(Rows from an object dataset)
begin

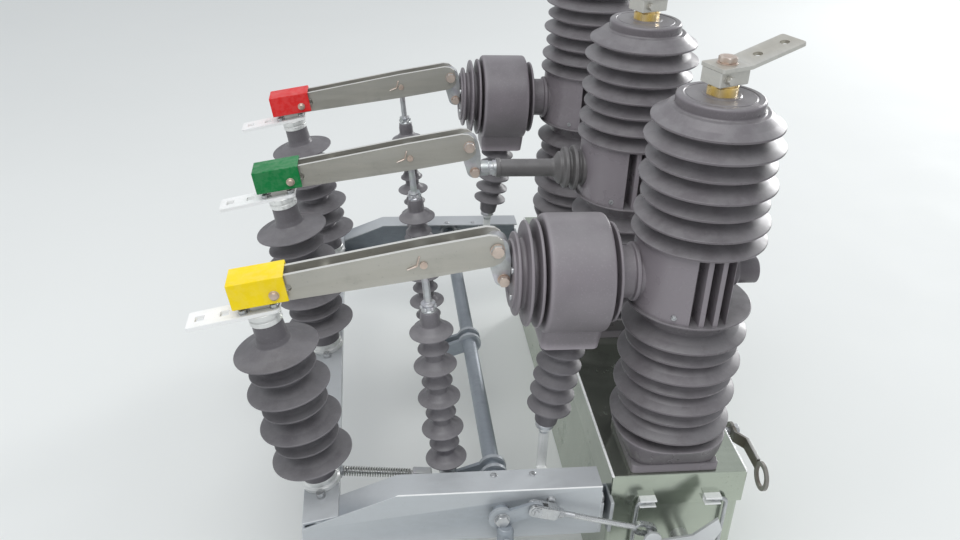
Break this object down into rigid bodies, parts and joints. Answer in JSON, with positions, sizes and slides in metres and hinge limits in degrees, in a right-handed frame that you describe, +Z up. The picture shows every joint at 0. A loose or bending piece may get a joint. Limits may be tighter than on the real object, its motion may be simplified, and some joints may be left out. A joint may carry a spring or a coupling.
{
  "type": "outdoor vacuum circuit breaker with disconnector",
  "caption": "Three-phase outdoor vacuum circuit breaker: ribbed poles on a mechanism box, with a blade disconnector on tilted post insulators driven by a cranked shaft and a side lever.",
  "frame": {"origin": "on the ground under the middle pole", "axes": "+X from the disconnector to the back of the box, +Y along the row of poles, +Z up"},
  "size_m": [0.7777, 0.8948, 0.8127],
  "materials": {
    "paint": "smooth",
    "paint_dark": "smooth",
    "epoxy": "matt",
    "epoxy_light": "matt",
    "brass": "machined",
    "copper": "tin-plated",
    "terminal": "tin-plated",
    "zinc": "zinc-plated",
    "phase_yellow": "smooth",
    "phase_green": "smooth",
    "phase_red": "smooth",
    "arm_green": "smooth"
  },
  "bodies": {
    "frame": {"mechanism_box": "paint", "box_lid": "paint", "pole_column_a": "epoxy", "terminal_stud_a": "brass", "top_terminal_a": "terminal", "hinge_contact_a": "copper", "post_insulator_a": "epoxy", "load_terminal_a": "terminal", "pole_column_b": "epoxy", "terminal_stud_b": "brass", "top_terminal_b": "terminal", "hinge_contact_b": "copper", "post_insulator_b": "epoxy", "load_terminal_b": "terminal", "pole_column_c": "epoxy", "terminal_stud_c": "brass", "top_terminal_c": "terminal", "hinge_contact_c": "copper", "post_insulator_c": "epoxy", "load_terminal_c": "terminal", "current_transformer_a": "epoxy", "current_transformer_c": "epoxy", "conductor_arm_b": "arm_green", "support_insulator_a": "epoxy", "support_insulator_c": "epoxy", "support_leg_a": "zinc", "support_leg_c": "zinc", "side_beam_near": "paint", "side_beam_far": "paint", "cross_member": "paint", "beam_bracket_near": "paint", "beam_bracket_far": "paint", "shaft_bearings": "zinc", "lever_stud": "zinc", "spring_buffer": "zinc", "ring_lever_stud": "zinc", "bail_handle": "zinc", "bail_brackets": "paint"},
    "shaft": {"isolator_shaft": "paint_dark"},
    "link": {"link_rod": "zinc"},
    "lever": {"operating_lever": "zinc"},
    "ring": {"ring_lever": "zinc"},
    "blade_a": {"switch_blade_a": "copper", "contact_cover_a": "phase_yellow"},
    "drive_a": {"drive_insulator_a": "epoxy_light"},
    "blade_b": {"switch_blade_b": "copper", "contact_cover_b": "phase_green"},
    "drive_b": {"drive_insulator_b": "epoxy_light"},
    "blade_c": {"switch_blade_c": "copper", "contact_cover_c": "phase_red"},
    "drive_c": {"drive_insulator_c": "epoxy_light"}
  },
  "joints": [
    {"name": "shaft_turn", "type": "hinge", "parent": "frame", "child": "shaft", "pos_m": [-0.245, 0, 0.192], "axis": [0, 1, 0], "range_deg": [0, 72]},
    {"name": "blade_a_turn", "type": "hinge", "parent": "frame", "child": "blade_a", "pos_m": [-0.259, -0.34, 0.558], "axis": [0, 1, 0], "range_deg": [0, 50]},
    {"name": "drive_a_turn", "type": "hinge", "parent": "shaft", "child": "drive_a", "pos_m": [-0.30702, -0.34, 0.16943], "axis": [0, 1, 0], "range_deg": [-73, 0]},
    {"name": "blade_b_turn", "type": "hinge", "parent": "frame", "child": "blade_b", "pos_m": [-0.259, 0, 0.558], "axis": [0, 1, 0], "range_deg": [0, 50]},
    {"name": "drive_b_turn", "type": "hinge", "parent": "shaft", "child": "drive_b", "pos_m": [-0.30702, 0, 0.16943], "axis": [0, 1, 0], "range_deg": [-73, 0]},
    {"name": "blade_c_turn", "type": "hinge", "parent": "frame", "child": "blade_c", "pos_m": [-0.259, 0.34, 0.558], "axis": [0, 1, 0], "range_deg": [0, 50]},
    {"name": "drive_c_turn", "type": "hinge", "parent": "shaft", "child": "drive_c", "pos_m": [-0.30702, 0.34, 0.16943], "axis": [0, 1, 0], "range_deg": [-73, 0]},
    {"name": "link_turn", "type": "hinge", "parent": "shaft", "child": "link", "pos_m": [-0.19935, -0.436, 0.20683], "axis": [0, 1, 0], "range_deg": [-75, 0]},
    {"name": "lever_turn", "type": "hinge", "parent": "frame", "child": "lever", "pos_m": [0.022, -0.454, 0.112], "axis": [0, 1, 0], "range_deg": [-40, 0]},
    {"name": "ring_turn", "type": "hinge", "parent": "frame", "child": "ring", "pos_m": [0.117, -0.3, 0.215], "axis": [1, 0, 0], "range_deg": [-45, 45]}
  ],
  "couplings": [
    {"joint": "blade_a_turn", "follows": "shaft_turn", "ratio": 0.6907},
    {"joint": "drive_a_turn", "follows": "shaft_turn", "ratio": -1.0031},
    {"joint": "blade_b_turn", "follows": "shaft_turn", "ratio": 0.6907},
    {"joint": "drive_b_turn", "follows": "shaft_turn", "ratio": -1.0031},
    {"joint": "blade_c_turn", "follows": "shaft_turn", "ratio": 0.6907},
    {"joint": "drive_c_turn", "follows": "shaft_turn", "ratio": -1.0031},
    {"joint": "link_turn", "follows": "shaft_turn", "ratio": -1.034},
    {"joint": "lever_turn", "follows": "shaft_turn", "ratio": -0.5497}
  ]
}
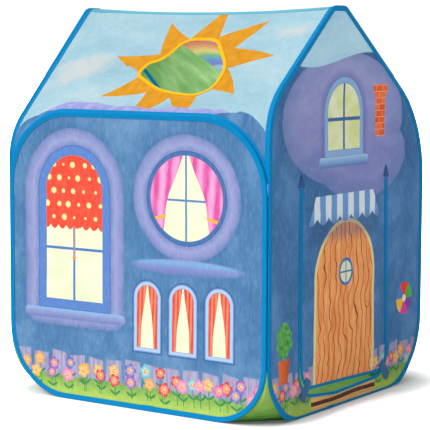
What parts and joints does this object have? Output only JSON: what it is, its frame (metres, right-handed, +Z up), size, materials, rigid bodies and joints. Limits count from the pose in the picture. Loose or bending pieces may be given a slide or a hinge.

end

◆ **PROBLEM TO WORK ON**
Print all of the entries exactly as they are written.

◆ **TASK RESPONSE**
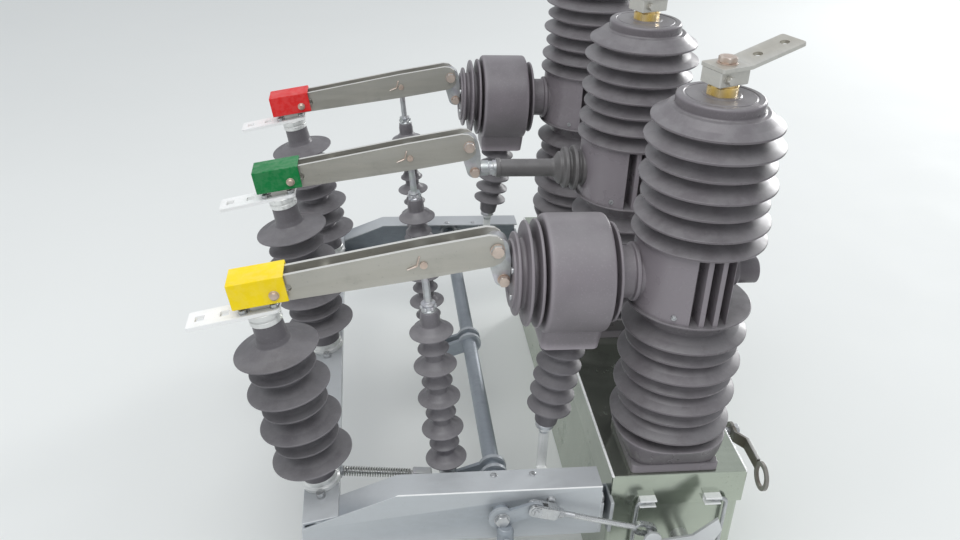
Break this object down into rigid bodies, parts and joints. Answer in JSON, with positions, sizes and slides in metres and hinge limits in degrees, in a right-handed frame that you describe, +Z up. The picture shows every joint at 0. A loose or bending piece may get a joint. Limits may be tighter than on the real object, its motion may be simplified, and some joints may be left out. A joint may carry a spring or a coupling.
{
  "type": "outdoor vacuum circuit breaker with disconnector",
  "caption": "Three-phase outdoor vacuum circuit breaker: ribbed poles on a mechanism box, with a blade disconnector on tilted post insulators driven by a cranked shaft and a side lever.",
  "frame": {"origin": "on the ground under the middle pole", "axes": "+X from the disconnector to the back of the box, +Y along the row of poles, +Z up"},
  "size_m": [0.7777, 0.8948, 0.8127],
  "materials": {
    "paint": "smooth",
    "paint_dark": "smooth",
    "epoxy": "matt",
    "epoxy_light": "matt",
    "brass": "machined",
    "copper": "tin-plated",
    "terminal": "tin-plated",
    "zinc": "zinc-plated",
    "phase_yellow": "smooth",
    "phase_green": "smooth",
    "phase_red": "smooth",
    "arm_green": "smooth"
  },
  "bodies": {
    "frame": {"mechanism_box": "paint", "box_lid": "paint", "pole_column_a": "epoxy", "terminal_stud_a": "brass", "top_terminal_a": "terminal", "hinge_contact_a": "copper", "post_insulator_a": "epoxy", "load_terminal_a": "terminal", "pole_column_b": "epoxy", "terminal_stud_b": "brass", "top_terminal_b": "terminal", "hinge_contact_b": "copper", "post_insulator_b": "epoxy", "load_terminal_b": "terminal", "pole_column_c": "epoxy", "terminal_stud_c": "brass", "top_terminal_c": "terminal", "hinge_contact_c": "copper", "post_insulator_c": "epoxy", "load_terminal_c": "terminal", "current_transformer_a": "epoxy", "current_transformer_c": "epoxy", "conductor_arm_b": "arm_green", "support_insulator_a": "epoxy", "support_insulator_c": "epoxy", "support_leg_a": "zinc", "support_leg_c": "zinc", "side_beam_near": "paint", "side_beam_far": "paint", "cross_member": "paint", "beam_bracket_near": "paint", "beam_bracket_far": "paint", "shaft_bearings": "zinc", "lever_stud": "zinc", "spring_buffer": "zinc", "ring_lever_stud": "zinc", "bail_handle": "zinc", "bail_brackets": "paint"},
    "shaft": {"isolator_shaft": "paint_dark"},
    "link": {"link_rod": "zinc"},
    "lever": {"operating_lever": "zinc"},
    "ring": {"ring_lever": "zinc"},
    "blade_a": {"switch_blade_a": "copper", "contact_cover_a": "phase_yellow"},
    "drive_a": {"drive_insulator_a": "epoxy_light"},
    "blade_b": {"switch_blade_b": "copper", "contact_cover_b": "phase_green"},
    "drive_b": {"drive_insulator_b": "epoxy_light"},
    "blade_c": {"switch_blade_c": "copper", "contact_cover_c": "phase_red"},
    "drive_c": {"drive_insulator_c": "epoxy_light"}
  },
  "joints": [
    {"name": "shaft_turn", "type": "hinge", "parent": "frame", "child": "shaft", "pos_m": [-0.245, 0, 0.192], "axis": [0, 1, 0], "range_deg": [0, 72]},
    {"name": "blade_a_turn", "type": "hinge", "parent": "frame", "child": "blade_a", "pos_m": [-0.259, -0.34, 0.558], "axis": [0, 1, 0], "range_deg": [0, 50]},
    {"name": "drive_a_turn", "type": "hinge", "parent": "shaft", "child": "drive_a", "pos_m": [-0.30702, -0.34, 0.16943], "axis": [0, 1, 0], "range_deg": [-73, 0]},
    {"name": "blade_b_turn", "type": "hinge", "parent": "frame", "child": "blade_b", "pos_m": [-0.259, 0, 0.558], "axis": [0, 1, 0], "range_deg": [0, 50]},
    {"name": "drive_b_turn", "type": "hinge", "parent": "shaft", "child": "drive_b", "pos_m": [-0.30702, 0, 0.16943], "axis": [0, 1, 0], "range_deg": [-73, 0]},
    {"name": "blade_c_turn", "type": "hinge", "parent": "frame", "child": "blade_c", "pos_m": [-0.259, 0.34, 0.558], "axis": [0, 1, 0], "range_deg": [0, 50]},
    {"name": "drive_c_turn", "type": "hinge", "parent": "shaft", "child": "drive_c", "pos_m": [-0.30702, 0.34, 0.16943], "axis": [0, 1, 0], "range_deg": [-73, 0]},
    {"name": "link_turn", "type": "hinge", "parent": "shaft", "child": "link", "pos_m": [-0.19935, -0.436, 0.20683], "axis": [0, 1, 0], "range_deg": [-75, 0]},
    {"name": "lever_turn", "type": "hinge", "parent": "frame", "child": "lever", "pos_m": [0.022, -0.454, 0.112], "axis": [0, 1, 0], "range_deg": [-40, 0]},
    {"name": "ring_turn", "type": "hinge", "parent": "frame", "child": "ring", "pos_m": [0.117, -0.3, 0.215], "axis": [1, 0, 0], "range_deg": [-45, 45]}
  ],
  "couplings": [
    {"joint": "blade_a_turn", "follows": "shaft_turn", "ratio": 0.6907},
    {"joint": "drive_a_turn", "follows": "shaft_turn", "ratio": -1.0031},
    {"joint": "blade_b_turn", "follows": "shaft_turn", "ratio": 0.6907},
    {"joint": "drive_b_turn", "follows": "shaft_turn", "ratio": -1.0031},
    {"joint": "blade_c_turn", "follows": "shaft_turn", "ratio": 0.6907},
    {"joint": "drive_c_turn", "follows": "shaft_turn", "ratio": -1.0031},
    {"joint": "link_turn", "follows": "shaft_turn", "ratio": -1.034},
    {"joint": "lever_turn", "follows": "shaft_turn", "ratio": -0.5497}
  ]
}
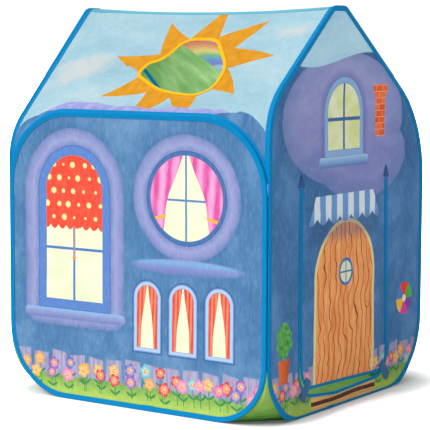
What parts and joints does this object have? Output only JSON: what it is, its frame (metres, right-handed, +Z up), size, materials, rigid bodies and joints. Limits count from the pose in the picture. Loose or bending pieces may be given a slide or a hinge.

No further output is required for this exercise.